The 30-share BSE Sensex was up 18.21 points at 31,174.12 and the 50-share NSE Nifty fell 7.65 points to 9,610.50.
Reliance Industries extended gains, up 0.75 percent on top of 3 percent rally in previous session.
Adani Ports, ITC, Bharti Airtel, Tata Motors, Hero Motocorp and ONGC were others gainers while TCS, L&T, ICICI Bank, Infosys and HDFC were under pressure.
In midcap space, City Union Bank, PNB, IDBI Bank, Bhushan Steel, Balaji Telefilms and Prism Cement were down over a percent while Ginni Filaments surged nearly 12 percent. Emkay Global was up 5% and SPARC gained 4 percent.
Shipping Corporation of India rallied 12 percent on stake sale buzz.
Meanwhile, the Indian rupee opened marginally higher at 64.27 per dollar versus previous close of 64.30.

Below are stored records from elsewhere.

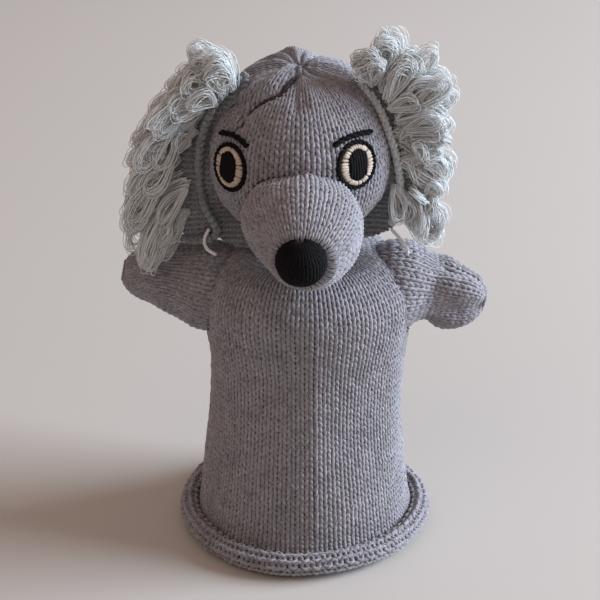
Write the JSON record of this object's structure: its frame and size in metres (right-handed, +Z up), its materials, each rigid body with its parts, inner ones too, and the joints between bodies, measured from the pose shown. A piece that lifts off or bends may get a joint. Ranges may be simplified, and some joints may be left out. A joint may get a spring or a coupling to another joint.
{
  "type": "knitted hand puppet",
  "caption": "Knitted dog hand puppet: tube sleeve with a rolled hem, two mitt arms, a stuffed head with a sewn muzzle, embroidered eyes and long ears fringed with yarn loops.",
  "frame": {"origin": "on the floor, at the centre of the rolled hem", "axes": "+Z up along the sleeve, -Y the way the face looks, +X to the puppet's left hand side as a viewer in front sees it on the right"},
  "size_m": [0.1566, 0.1304, 0.232],
  "materials": {
    "grey_marl": "plain knitted wool, grey marl",
    "seam_yarn": "grey sewing yarn",
    "stuffing": "white toy stuffing",
    "black_wool": "black knitted wool",
    "black_thread": "black embroidery thread",
    "cream_thread": "cream satin-stitched thread",
    "ear_knit": "pale blue-grey knitted yarn",
    "ear_yarn": "fine pale blue-grey yarn in loops",
    "tail_yarn": "white yarn end"
  },
  "bodies": {
    "puppet_body": {"sleeve": "grey_marl", "rolled_hem": "grey_marl"},
    "neck_drawstring": {"neck_drawstring": "seam_yarn"},
    "neck_seam": {"head_neck_seam": "seam_yarn"},
    "head": {"head_skin": "grey_marl", "head_stuffing": "stuffing", "finger_tube": "seam_yarn", "crown_gather": "seam_yarn", "muzzle_skin": "grey_marl", "muzzle_stuffing": "stuffing", "muzzle_seam": "seam_yarn", "nose": "black_wool", "left_eye_outline": "black_thread", "left_eye_white": "cream_thread", "left_eye_pupil": "black_thread", "left_eyebrow": "black_thread", "right_eye_outline": "black_thread", "right_eye_white": "cream_thread", "right_eye_pupil": "black_thread", "right_eyebrow": "black_thread"},
    "left_arm_seam": {"left_arm_seam": "seam_yarn"},
    "left_arm": {"left_arm": "grey_marl", "left_arm_tip_gather": "seam_yarn"},
    "left_ear": {"left_ear_flap": "ear_knit", "left_ear_edging": "ear_yarn", "left_ear_yarn_tail": "tail_yarn", "left_ear_loops_1": "ear_yarn", "left_ear_loops_2": "ear_yarn", "left_ear_loops_3": "ear_yarn", "left_ear_loops_4": "ear_yarn", "left_ear_loops_5": "ear_yarn", "left_ear_loops_6": "ear_yarn", "left_ear_loops_7": "ear_yarn", "left_ear_loops_8": "ear_yarn"},
    "right_arm_seam": {"right_arm_seam": "seam_yarn"},
    "right_arm": {"right_arm": "grey_marl", "right_arm_tip_gather": "seam_yarn"},
    "right_ear": {"right_ear_flap": "ear_knit", "right_ear_edging": "ear_yarn", "right_ear_yarn_tail": "tail_yarn", "right_ear_loops_1": "ear_yarn", "right_ear_loops_2": "ear_yarn", "right_ear_loops_3": "ear_yarn", "right_ear_loops_4": "ear_yarn", "right_ear_loops_5": "ear_yarn", "right_ear_loops_6": "ear_yarn", "right_ear_loops_7": "ear_yarn", "right_ear_loops_8": "ear_yarn"}
  },
  "joints": [
    {"name": "head_turn", "type": "hinge", "parent": "puppet_body", "child": "neck_drawstring", "pos_m": [0, 0, 0.133], "axis": [0, 0, 1], "range_deg": [-30, 30], "stiffness_Nm_per_rad": 0.1},
    {"name": "head_tilt", "type": "hinge", "parent": "neck_drawstring", "child": "neck_seam", "pos_m": [0, 0, 0.133], "axis": [0, 1, 0], "range_deg": [-8, 8], "stiffness_Nm_per_rad": 0.5},
    {"name": "head_nod", "type": "hinge", "parent": "neck_seam", "child": "head", "pos_m": [0, 0, 0.133], "axis": [1, 0, 0], "range_deg": [-20, 8], "stiffness_Nm_per_rad": 0.6},
    {"name": "left_arm_swing", "type": "hinge", "parent": "puppet_body", "child": "left_arm_seam", "pos_m": [-0.041, 0, 0.1155], "axis": [0, 0, 1], "range_deg": [-5, 45], "stiffness_Nm_per_rad": 0.02},
    {"name": "left_arm_lift", "type": "hinge", "parent": "left_arm_seam", "child": "left_arm", "pos_m": [-0.041, 0, 0.1155], "axis": [0, -1, 0], "range_deg": [-25, 30], "stiffness_Nm_per_rad": 0.05},
    {"name": "right_arm_swing", "type": "hinge", "parent": "puppet_body", "child": "right_arm_seam", "pos_m": [0.041, 0, 0.1155], "axis": [0, 0, 1], "range_deg": [-36, 5], "stiffness_Nm_per_rad": 0.02},
    {"name": "right_arm_lift", "type": "hinge", "parent": "right_arm_seam", "child": "right_arm", "pos_m": [0.041, 0, 0.1155], "axis": [0, -1, 0], "range_deg": [-18, 25], "stiffness_Nm_per_rad": 0.05},
    {"name": "left_ear_swing", "type": "hinge", "parent": "head", "child": "left_ear", "pos_m": [-0.03692, -0.008, 0.19607], "axis": [0.4695, 0, 0.8829], "range_deg": [-12, 12], "stiffness_Nm_per_rad": 0.02},
    {"name": "right_ear_swing", "type": "hinge", "parent": "head", "child": "right_ear", "pos_m": [0.03292, -0.008, 0.19607], "axis": [-0.4695, 0, 0.8829], "range_deg": [-12, 12], "stiffness_Nm_per_rad": 0.02}
  ]
}
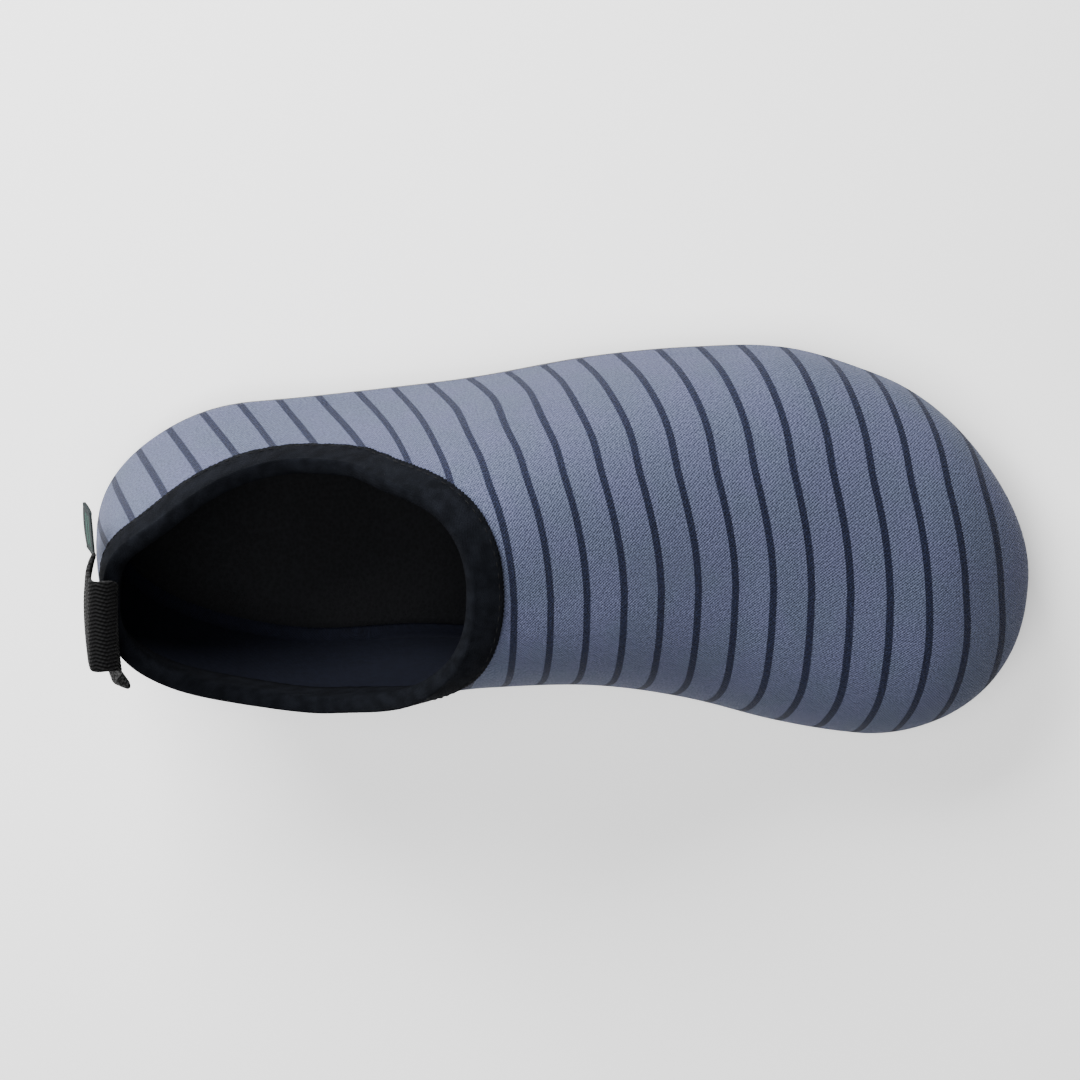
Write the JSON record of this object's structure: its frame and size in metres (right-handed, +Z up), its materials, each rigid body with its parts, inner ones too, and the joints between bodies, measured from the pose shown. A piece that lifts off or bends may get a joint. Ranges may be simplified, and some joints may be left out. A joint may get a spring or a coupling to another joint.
{
  "type": "water shoe",
  "caption": "Left slip-on water shoe with a striped stretch fabric upper, bound collar, webbing pull loop at the heel and a low grooved rubber sole.",
  "frame": {"origin": "on the ground under the middle of the heel, on the tread's flat face", "axes": "+X to the toe, +Y to the lateral side (little toe), +Z up"},
  "size_m": [0.2743, 0.1148, 0.0935],
  "materials": {
    "outsole_rubber": "matt",
    "insole_foam": "matt cloth over foam",
    "upper_fabric": "fine heathered knit with thin darker stripes",
    "binding_tape": "soft matt tape",
    "loop_webbing": "ribbed webbing",
    "tag_weave": "woven tag"
  },
  "bodies": {
    "root": {"outsole": "outsole_rubber", "insole": "insole_foam", "upper": "upper_fabric", "collar_binding": "binding_tape", "pull_loop": "loop_webbing", "heel_tag": "tag_weave"}
  },
  "joints": []
}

Mohan Shenoi of Kotak Mahindra Bank said as expected, US FOMC hiked the rate by 25 bps, hinting one more rate hike in 2017. As the event was already priced-in, global currency market reaction was muted.
He expects the rupee to trade in a range of 64-64.35/dollar today.
Asian equities turned cautious after the US Federal Reserve raised interest rates for the second time this year, as was widely expected by markets. Hong Kong’s Hang Seng and Australia’s ASX 200 slipped over a percent.